Commutative algebra

Yoshifumi Tsuchimoto

DEFINITION 09.1   Let $A$ be a ring. an $A$ -module $P$ is said to be projective if it satisfies the following condition: For any $A$ -module morphism $f: P \to N$ and for any surjective $A$ -module homomorphism $\pi:M \to N$ , $f$ ``lifts'' to an $A$ -module morphism $\hat f: M\to I$ .

$$\begin{CD} P @>\hat f >>M \\ @\vert @V\pi VV \\ P @>f >> N \end{CD}$$

LEMMA 09.2   An $A$ -module $M$ is projective if and only if it is a direct summand of a free $A$ -module.

PROPOSITION 09.3   Let $B$ be a 0 -smooth algebra over a ring $A$ . Then $\Omega^1_{B/A}$ is projective.

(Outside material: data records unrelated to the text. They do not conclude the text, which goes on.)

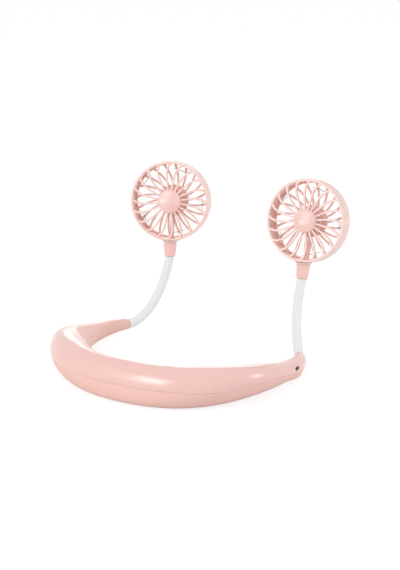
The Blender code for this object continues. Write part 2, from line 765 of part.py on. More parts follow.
def gooseneck(side, sign, tip_frame):
    """Sleeve, conduit and lead, their origin where the gooseneck leans; returns the next pivot."""
    controls, along, rise = gooseneck_route(side, sign, tip_frame)
    pivot = bezier(controls, LEAN_PIVOT_SHARE)
    outside = route_points(controls, SLEEVE_STEPS, GAP, -GAP, along, rise)
    sleeve = tube(f"gooseneck_sleeve_{side}", outside, SLEEVE_RADIUS, "white_silicone",
                  SLEEVE_ROUNDING, pivot)
    past = route_points(controls, SLEEVE_STEPS, -OVERRUN, OVERRUN, along, rise)
    cut(sleeve, tube(f"sleeve_bore_{side}", past, CONDUIT_RADIUS + GAP, None, CORE_ROUNDING))
    core = route_points(controls, CORE_STEPS, -BASE_ANCHOR, FERRULE_LENGTH, along, rise)
    conduit = tube(f"gooseneck_conduit_{side}", core, CONDUIT_RADIUS, "steel", CORE_ROUNDING, pivot)
    longer = route_points(controls, CORE_STEPS, -BASE_ANCHOR - OVERRUN, FERRULE_LENGTH + OVERRUN,
                          along, rise)
    cut(conduit, tube(f"conduit_bore_{side}", longer, CONDUIT_BORE, None, CORE_ROUNDING))
    tube(f"motor_lead_{side}", core, LEAD_RADIUS, "lead_grey", CORE_ROUNDING, pivot)
    anchor = Matrix.Translation(controls[0]) @ along.to_track_quat("Z", "Y").to_matrix().to_4x4()
    ferrule(f"base_ferrule_{side}", -FERRULE_LENGTH, 0, FERRULE_WALL, anchor, None)
    return bezier(controls, SPREAD_PIVOT_SHARE)


def ferrule(name, low, high, wall, matrix, parent):
    bore = CONDUIT_RADIUS + GAP
    profile = [(bore, high), (bore + wall, high), (bore + wall, low), (bore, low)]
    return turned(name, profile, "steel", TINY_STEPS, True, parent, matrix)


def collar(side, tip):
    """The cup under a head: a wide bore for the ferrule, and a web that the neck turns in."""
    line_top = COLLAR_HEIGHT - COLLAR_LINE_DROP
    line_low = line_top - COLLAR_LINE_HEIGHT
    slope = (COLLAR_TOP_RADIUS - COLLAR_BOTTOM_RADIUS) / COLLAR_HEIGHT

    def side_radius(height):
        return COLLAR_BOTTOM_RADIUS + slope * height
    foot = arc((side_radius(COLLAR_ROUND) - COLLAR_ROUND, COLLAR_ROUND), COLLAR_ROUND, 0, -90)
    profile = [
        (STEM_RADIUS + GAP, COLLAR_HEIGHT), (side_radius(COLLAR_HEIGHT), COLLAR_HEIGHT),
        (side_radius(line_top), line_top), (side_radius(line_top) - COLLAR_LINE_DEPTH, line_top),
        (side_radius(line_low) - COLLAR_LINE_DEPTH, line_low), (side_radius(line_low), line_low),
        *foot, (COLLAR_BORE, 0), (COLLAR_BORE, COLLAR_HEIGHT - COLLAR_WEB),
        (STEM_RADIUS + GAP, COLLAR_HEIGHT - COLLAR_WEB)]
    turned(f"collar_{side}", profile, "gloss_pink", SMALL_STEPS, True, tip)
    wall = COLLAR_BORE - 2 * GAP - CONDUIT_RADIUS
    ferrule(f"tip_ferrule_{side}", GAP, FERRULE_LENGTH, wall, None, tip)


def neck_profile(low_turn):
    """The head's neck, from its flange under the drum down to the grooved end of its stem."""
    drum = -(FAN_RADIUS - DRUM_WALL + GAP / 2)
    flange_low = -(FAN_RADIUS + FLANGE_HEIGHT)
    flare = FLANGE_RADIUS + FLANGE_FLARE
    clip_top = low_turn + COLLAR_HEIGHT - COLLAR_WEB - GAP / 2
    clip_low = clip_top - CLIP_THICKNESS - GAP
    groove = STEM_RADIUS - CLIP_GROOVE_DEPTH
    end = clip_low - STEM_TAIL / 2
    outline = [(0, drum), (flare, drum), (flare, -FAN_RADIUS),
               (FLANGE_RADIUS, -FAN_RADIUS - FLANGE_FLARE), (FLANGE_RADIUS, flange_low),
               (STEM_RADIUS, flange_low), (STEM_RADIUS, clip_top), (groove, clip_top),
               (groove, clip_low), (STEM_RADIUS, clip_low), (STEM_RADIUS, end), (0, end)]
    return outline, (clip_top - GAP / 2, clip_low + GAP / 2, groove)


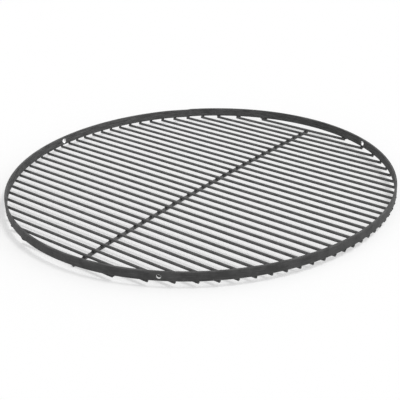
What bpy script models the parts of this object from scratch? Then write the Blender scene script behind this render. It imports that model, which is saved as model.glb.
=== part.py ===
"""Round hanging grate of a tripod grill.

A flat steel bar is rolled on edge into a hoop and closed with a butt weld. Straight rods lie side by
side under the hoop, each cut to its own chord and welded to the hoop's lower edge at both ends. One
brace bar runs across the rods, under them. Three holes through the hoop take the chain hooks.

Metres, +Z up. The rods run along X and the brace bar nearly along Y. The origin is on the hoop's axis,
level with the underside of the brace bar, on which the grate rests when it is laid down.
"""
import math

import bmesh
import bpy
from mathutils import Matrix, Vector

# Hoop: flat bar rolled on edge
HOOP_DIAMETER = 0.700  # outside
BAR_HEIGHT = 0.016
BAR_THICKNESS = 0.004
BAR_EDGE_RADIUS = 0.0007  # rolled edges of the flat bar

# Holes for the hooks of the three chains, at mid height of the bar, as angles from +X
HOOK_HOLE_DIAMETER = 0.0070
HOOK_HOLE_ANGLES = (63.5, 182.5, 299.5)  # marked out by hand, so not quite 120 degrees apart

# Butt weld that closes the hoop
SEAM_ANGLE = 133.0
SEAM_WIDTH = 0.006
SEAM_PROUD = 0.0005

# Rods that carry the food
ROD_DIAMETER = 0.005
ROD_PITCH = 0.0207
ROD_END_SETBACK = 0.001  # from the hoop's outside to the outer corner of a rod's end
ROD_LAST_CLEARANCE = 0.010  # least room from the hoop's inside to the middle of the last rod
CUT_EDGE = 0.0004  # small chamfer on the cut ends of rods and brace bar

# Weld at each rod end, a saddle of metal on the hoop's lower edge that hugs the rod from above
WELD_SKIN = 0.0002  # metal over the rod's top
WELD_SPREAD = 0.0022  # past the rod's side, along the hoop
WELD_LAP = 0.0008  # past each face of the bar
WELD_DROP = 0.0007  # from the hoop's lower edge down to the middle of the bead
WELD_HEIGHT = 0.0026  # from the bead's middle to its top and to its underside

# Brace bar under the rods
BRACE_DIAMETER = 0.006
BRACE_OFFSET = 0.0055  # from the hoop's centre, along the rods
BRACE_SKEW = 1.1  # degrees that it lies off square to the rods, as it was laid by eye
BRACE_BOW = 0.009  # its ends lie this far along the rods from its middle, as it isn't quite straight
BRACE_OVERHANG = 0.006  # past the middle of the last rod on each side

# Pieces that touch keep this much air between them
JOINT_GAP = 0.0003

CUTTER_OVERRUN = 0.010  # how far a drill or a groove runs past what it cuts, at each end

# Finishes, as a linear grey and a roughness
BAR_FINISH = (0.085, 0.55)
ROD_FINISH = (0.075, 0.50)
BRACE_FINISH = (0.070, 0.50)
STEEL_METALLIC = 0.85

# Facets of the round forms
HOOP_STEPS = 120
HOLE_STEPS = 24
BRACE_STEPS = 16
BRACE_CUTS = 11  # across the brace bar, so that it can bow
ROD_STEPS = 12
WELD_STEPS = 8
WELD_RINGS = 4
SMOOTH_BELOW = math.radians(35)
SLIVER = 0.00001  # points nearer than this are one point

# Levels, from the underside of the brace bar up
ROD_LEVEL = BRACE_DIAMETER + JOINT_GAP + ROD_DIAMETER / 2
BAR_BOTTOM = ROD_LEVEL + ROD_DIAMETER / 2 + JOINT_GAP + WELD_SKIN
BAR_MIDDLE = BAR_BOTTOM + BAR_HEIGHT / 2

# Radii of the hoop
OUTER_RADIUS = HOOP_DIAMETER / 2
INNER_RADIUS = OUTER_RADIUS - BAR_THICKNESS
MIDDLE_RADIUS = OUTER_RADIUS - BAR_THICKNESS / 2


def clear_scene():
    for thing in list(bpy.data.objects):
        bpy.data.objects.remove(thing, do_unlink=True)


def steel(name, finish):
    """Dark, lightly oxidised bare steel."""
    shade, roughness = finish
    material = bpy.data.materials.new(name)
    material.use_nodes = True
    shader = material.node_tree.nodes["Principled BSDF"]
    shader.inputs["Base Color"].default_value = (shade, shade, shade, 1)
    shader.inputs["Roughness"].default_value = roughness
    shader.inputs["Metallic"].default_value = STEEL_METALLIC
    return material


def add_object(name, bm, location=(0, 0, 0)):
    bmesh.ops.recalc_face_normals(bm, faces=bm.faces)
    mesh = bpy.data.meshes.new(name)
    bm.to_mesh(mesh)
    bm.free()
    thing = bpy.data.objects.new(name, mesh)
    thing.location = location
    bpy.context.collection.objects.link(thing)
    return thing


def combine(thing, tool, operation):
    """Joins tool to thing, or cuts it away, and removes the tool."""
    modifier = thing.modifiers.new("combine", "BOOLEAN")
    modifier.object = tool
    modifier.operation = operation
    modifier.solver = "EXACT"
    graph = bpy.context.evaluated_depsgraph_get()
    old_mesh = thing.data
    new_mesh = bpy.data.meshes.new_from_object(thing.evaluated_get(graph))
    thing.modifiers.clear()
    thing.data = new_mesh
    new_mesh.name = thing.name
    bpy.data.meshes.remove(old_mesh)
    bpy.data.objects.remove(tool, do_unlink=True)
    close_slivers(new_mesh)


def close_slivers(mesh):
    """Merges the points that a Boolean leaves a hair apart, and cuts the faces into well-shaped triangles."""
    bm = bmesh.new()
    bm.from_mesh(mesh)
    bmesh.ops.remove_doubles(bm, verts=bm.verts, dist=SLIVER)
    bmesh.ops.dissolve_degenerate(bm, edges=bm.edges, dist=SLIVER)
    bmesh.ops.triangulate(bm, faces=bm.faces, quad_method="BEAUTY", ngon_method="BEAUTY")
    bm.to_mesh(mesh)
    bm.free()


def finish(thing, material):
    thing.data.materials.clear()
    thing.data.materials.append(material)
    thing.data.shade_smooth()
    thing.data.set_sharp_from_angle(angle=SMOOTH_BELOW)


def round_bar(radius, length, steps, along):
    """A closed round bar centred on the origin, with small chamfers on its cut ends."""
    turn = Vector((0, 0, 1)).rotation_difference(Vector(along)).to_matrix().to_4x4()
    bm = bmesh.new()
    bmesh.ops.create_cone(
        bm, cap_ends=True, segments=steps, radius1=radius, radius2=radius, depth=length, matrix=turn
    )
    ends = [face for face in bm.faces if len(face.verts) == steps]
    rims = list({edge for face in ends for edge in face.edges})
    bmesh.ops.bevel(
        bm, geom=rims, offset=CUT_EDGE, segments=1, profile=0.5, affect="EDGES", material=-1
    )
    return bm


def hoop_bar():
    """The flat bar's section with rounded edges, spun once round the hoop's axis."""
    bm = bmesh.new()
    corners = [
        (INNER_RADIUS, BAR_BOTTOM),
        (OUTER_RADIUS, BAR_BOTTOM),
        (OUTER_RADIUS, BAR_BOTTOM + BAR_HEIGHT),
        (INNER_RADIUS, BAR_BOTTOM + BAR_HEIGHT),
    ]
    section = bm.faces.new([bm.verts.new((x, 0, z)) for x, z in corners])
    bmesh.ops.bevel(
        bm,
        geom=list(section.verts),
        offset=BAR_EDGE_RADIUS,
        segments=2,
        profile=0.5,
        affect="VERTICES",
        material=-1,
    )
    bmesh.ops.delete(bm, geom=list(bm.faces), context="FACES_ONLY")
    bmesh.ops.spin(
        bm,
        geom=list(bm.verts) + list(bm.edges),
        cent=(0, 0, 0),
        axis=(0, 0, 1),
        angle=2 * math.pi,
        steps=HOOP_STEPS,
        use_merge=True,
    )
    return bm


def seam_bead():
    """A low upright ridge over the butt joint, on both faces of the bar."""
    bm = bmesh.new()
    across = BAR_THICKNESS / 2 + SEAM_PROUD
    height = BAR_HEIGHT - 2 * BAR_EDGE_RADIUS
    place = (
        Matrix.Rotation(math.radians(SEAM_ANGLE), 4, "Z")
        @ Matrix.Translation((MIDDLE_RADIUS, 0, BAR_MIDDLE))
        @ Matrix.Diagonal((across, SEAM_WIDTH / 2, 1, 1))
    )
    bmesh.ops.create_cone(
        bm, cap_ends=True, segments=HOLE_STEPS, radius1=1, radius2=1, depth=height, matrix=place
    )
    return bm


def hook_drills():
    """Three radial drills through the middle of the bar's height."""
    bm = bmesh.new()
    for angle in HOOK_HOLE_ANGLES:
        place = (
            Matrix.Rotation(math.radians(angle), 4, "Z")
            @ Matrix.Translation((MIDDLE_RADIUS, 0, BAR_MIDDLE))
            @ Matrix.Rotation(math.pi / 2, 4, "Y")
        )
        bmesh.ops.create_cone(
            bm,
            cap_ends=True,
            segments=HOLE_STEPS,
            radius1=HOOK_HOLE_DIAMETER / 2,
            radius2=HOOK_HOLE_DIAMETER / 2,
            depth=BAR_THICKNESS + 2 * CUTTER_OVERRUN,
            matrix=place,
        )
    return bm


def rod_offsets():
    """The distance of each rod from the middle one, as many as fit inside the hoop."""
    each_side = int((INNER_RADIUS - ROD_LAST_CLEARANCE) / ROD_PITCH)
    return [place * ROD_PITCH for place in range(-each_side, each_side + 1)]


def rod_half_length(offset):
    """Half the length of the rod at this distance from the middle, so that its outer corners stay in."""
    corner = abs(offset) + ROD_DIAMETER / 2
    reach = OUTER_RADIUS - ROD_END_SETBACK
    return math.sqrt(reach**2 - corner**2)


def weld_beads():
    """A squashed ball of weld metal on the hoop's lower edge over each rod end, long along the hoop."""
    bm = bmesh.new()
    for offset in rod_offsets():
        inside = math.sqrt(INNER_RADIUS**2 - offset**2)
        seat = (inside + rod_half_length(offset)) / 2
        for side in (-1, 1):
            bearing = math.atan2(offset, side * seat)
            slant = abs(math.cos(bearing))  # sine of the angle between the rod and the hoop
            along = ROD_DIAMETER / 2 / slant + WELD_SPREAD
            across = BAR_THICKNESS / 2 + WELD_LAP
            place = (
                Matrix.Rotation(bearing, 4, "Z")
                @ Matrix.Translation((MIDDLE_RADIUS, 0, BAR_BOTTOM - WELD_DROP))
                @ Matrix.Diagonal((across, along, WELD_HEIGHT, 1))
            )
            bmesh.ops.create_uvsphere(
                bm, u_segments=WELD_STEPS, v_segments=WELD_RINGS, radius=1, matrix=place
            )
    return bm


def rod_grooves():
    """Cutters that clear the welds round every rod by the joint gap, and run out past its ends."""
    bm = bmesh.new()
    for offset in rod_offsets():
        place = Matrix.Translation((0, offset, ROD_LEVEL)) @ Matrix.Rotation(math.pi / 2, 4, "Y")
        radius = ROD_DIAMETER / 2 + JOINT_GAP
        bmesh.ops.create_cone(
            bm,
            cap_ends=True,
            segments=ROD_STEPS,
            radius1=radius,
            radius2=radius,
            depth=HOOP_DIAMETER + 2 * CUTTER_OVERRUN,
            matrix=place,
        )
    return bm


def build_hoop():
    hoop = add_object("ring_band", hoop_bar())
    combine(hoop, add_object("seam_bead", seam_bead()), "UNION")
    combine(hoop, add_object("weld_beads", weld_beads()), "UNION")
    combine(hoop, add_object("rod_grooves", rod_grooves()), "DIFFERENCE")
    combine(hoop, add_object("hook_drills", hook_drills()), "DIFFERENCE")
    finish(hoop, steel("hoop_steel", BAR_FINISH))


def build_rods():
    for number, offset in enumerate(rod_offsets(), start=1):
        name = f"grate_rod_{number:02d}"
        bar = round_bar(ROD_DIAMETER / 2, 2 * rod_half_length(offset), ROD_STEPS, (1, 0, 0))
        rod = add_object(name, bar, (0, offset, ROD_LEVEL))
        finish(rod, steel(f"{name}_steel", ROD_FINISH))


def lay_brace(bm, length):
    """Turns the straight brace bar a little off square, and bows it."""
    sides = [edge for edge in bm.edges if edge.calc_length() > length / 2]
    bmesh.ops.subdivide_edges(bm, edges=sides, cuts=BRACE_CUTS)
    for point in bm.verts:
        y = point.co.y
        point.co.x += BRACE_BOW * (2 * y / length) ** 2 - math.tan(math.radians(BRACE_SKEW)) * y


def build_brace():
    length = 2 * (rod_offsets()[-1] + BRACE_OVERHANG)
    bar = round_bar(BRACE_DIAMETER / 2, length, BRACE_STEPS, (0, 1, 0))
    lay_brace(bar, length)
    brace = add_object("brace_bar", bar, (BRACE_OFFSET, 0, BRACE_DIAMETER / 2))
    finish(brace, steel("brace_steel", BRACE_FINISH))


def main():
    clear_scene()
    build_hoop()
    build_rods()
    build_brace()


main()
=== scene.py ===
"""Dresses the round hanging grate of a tripod grill.

The file is laid out as a Blender add-on and is run as a script. It loads the fixed model, builds the
hoop, the rods, the brace bar and their welds again in fine detail, and lights them on a pale floor.
Metres, +Z up. The rods run along X and the brace bar nearly along Y.
"""
import math
import random

import bmesh
import bpy
from bpy.props import FloatProperty, FloatVectorProperty, PointerProperty
from mathutils import Matrix, Quaternion, Vector, kdtree, noise


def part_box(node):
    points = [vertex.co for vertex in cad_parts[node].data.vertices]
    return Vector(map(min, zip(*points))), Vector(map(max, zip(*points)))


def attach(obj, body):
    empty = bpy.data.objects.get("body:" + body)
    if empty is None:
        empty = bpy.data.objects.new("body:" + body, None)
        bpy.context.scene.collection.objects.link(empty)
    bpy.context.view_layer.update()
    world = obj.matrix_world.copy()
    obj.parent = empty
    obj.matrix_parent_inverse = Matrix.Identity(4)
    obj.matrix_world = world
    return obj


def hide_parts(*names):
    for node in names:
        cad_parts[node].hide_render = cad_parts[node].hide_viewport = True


bl_info = {
    "name": "Hanging grill grate",
    "version": (1, 0, 0),
    "blender": (4, 5, 0),
    "location": "View3D > Sidebar > Grate",
    "description": "Builds the round hanging grate of a tripod grill in fine detail",
    "category": "Add Mesh",
}

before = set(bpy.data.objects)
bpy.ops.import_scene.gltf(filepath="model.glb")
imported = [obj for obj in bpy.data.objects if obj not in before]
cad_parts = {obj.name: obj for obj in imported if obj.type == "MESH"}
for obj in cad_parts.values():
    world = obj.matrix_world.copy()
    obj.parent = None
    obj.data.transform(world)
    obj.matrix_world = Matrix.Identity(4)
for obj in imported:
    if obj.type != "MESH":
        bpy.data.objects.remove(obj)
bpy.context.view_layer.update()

MM = 0.001

# What the fixed model gives
_, HOOP_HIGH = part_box("ring_band")
BRACE_LOW, BRACE_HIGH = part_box("brace_bar")
ROD_NODES = sorted(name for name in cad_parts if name.startswith("grate_rod_"))
HOOP_RADIUS = HOOP_HIGH.y
WELDED_RADIUS = HOOP_HIGH.x  # out to the welds at the ends of the longest rods
RIM_TOP = HOOP_HIGH.z
BRACE_RADIUS = (BRACE_HIGH.z - BRACE_LOW.z) / 2

# Places round the hoop, in degrees from +X
HOOK_HOLE_ANGLES = (63.5, 182.5, 299.5)
SEAM_ANGLE = 133

# The brace bar's line: off the middle, off square to the rods, and its ends bowed along the rods
BRACE_OFFSET = 5.5 * MM
BRACE_SKEW = math.radians(1.1)
BRACE_BOW = 9 * MM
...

PROOF.. Let us express the algebra $B$ as a quotient $C/I$ where $C$ is a polynomial algebra and $I$ is an ideal of $C$ . Then by Theorem 08.5, we know that

$$0\to I/I^2 \to \Omega^1_{C}\otimes_C B \to \Omega^1_B \to 0$$

is split exact. So $\Omega^1_B$ is a direct sum of $\Omega^1_{C}\otimes_C B$ . On the other hand, $\Omega^1_{C}$ is free $C$ -module so that $\Omega^1_{C}\otimes_C B$ is also a free $B$ -module.

$\qedsymbol$

We would like to define ``smoothness'' as a something good. Especially, we would expect ``smooth algebras'' to be flat. But that is not always true if we regard ``smoothness'' as 0 -smoothness. The following example is an easy case of [1, example 7.2].

EXAMPLE 09.4   Let us put $A=\mathbb{C}[\{\sqrt[2^n]{T}\}_{n=1}^\infty ] =\mathbb{C}[T,\sqrt{T},\sqrt[2]{T},\sqrt[4]{T},\dots,]$ and put

$$I=\{f \in A; f(0)=0\}=\sum_{n=1}^\infty \sqrt[2^n]{T} A.$$

Then we see that $I^2=I$ . Thus $A/I$ is 0 -smooth over $A$ . where as $A/I$ is not flat over $A$ .

DEFINITION 09.5   Let $A$ be a ring.

1. An $A$ -algebra $B$ is said to be finitely generated over $A$ if $B$ is generated by a finite set as an $A$ -algebra. In other words, it is finitely generated if there exists a surjective $A$ -algebra homomorphism from a finitely generated polynomial ring $A[X_1,X_2,\dots,X_r]$ to $B$ .
2. An $A$ -algebra $B$ is said to be finitely presented over $A$ if there exists a surjective $A$ -algebra homomorphism $\varphi$ from a finitely generated polynomial ring $P=A[X_1,X_2,\dots,X_r]$ to $B$ such that its kernel is a finitely generated ideal of $P$ . is a finitely generated ideal of $P$ .

DEFINITION 09.6   Let $A$ be a ring. An $A$ -algebra $B$ is said to be smooth over $A$ if it is 0 -smooth and finitely presented over $A$ .

We may define unramified/étale algebras in a same manner.

Let us recall the definition of Noetherian ring.

DEFINITION 09.7   A ring is called Noetherian if its ideals are always finitely generated.

PROPOSITION 09.8  

If $A$ is Noetherian, then:

1. Any of its quotient ring is Noetherian.
2. The polynomial ring $A[X]$ is Noetherian.

It follows that any finitely generated $A$ -algebra $B$ is also Noetherian. We note also that $B$ is finitely presented over $A$ in this case.